Teampower! programmes are beginning to translate across cultures. “It is precisely because analogies rather than specific examples from working life are used that this ‘Adventure’ philosophy has such impact,” says Kingsley Smith, Managing Director of the advertising agency, McCann Erickson, in Hong Kong. Most Pacific Rim companies can relate to the metaphor of the mountain and to the “Adventure Attitude” that thrives, rather than falters, on uncertain times. For many it is their only option. Taiwan, South Korea, Sri Lanka, and Malaysia are experiencing three and even four times the growth occurring in North America. ‘The only constant in our corporate and personal environments today,” declares Amatt, “is constant change.

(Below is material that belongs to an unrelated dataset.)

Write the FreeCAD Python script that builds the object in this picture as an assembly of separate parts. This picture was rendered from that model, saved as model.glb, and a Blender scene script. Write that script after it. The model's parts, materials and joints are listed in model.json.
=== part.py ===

When the Canadian expedition wound its way up the South Col of Everest, Nepalese sherpas formed an integral part of their team. The two approaches to the mountain could not have been more different. The sherpas treated Chomolungma as an omnipresent feature in their daily landscapes, met her both with reverence and with the casual ease gained from living on her flanks. The Western group arrived in Nepal with the conscious desire to embark on an adventure that would test their minds and bodies on a mountain that represents the most breath taking challenge on the face of the earth.

These different perspectives merged into a hybrid team that could meet the many faces of change. The Canadians learned from the sherpas that Chomolungma, “Mother Goddess of the World”, was often called “Sagarmatha — Churning Stick In the Ocean of Existence”. A mountain, like change, can he a merciless fierce. Or, like Everest, persist as a living symbol in the minds of all who find meaning in her metaphors.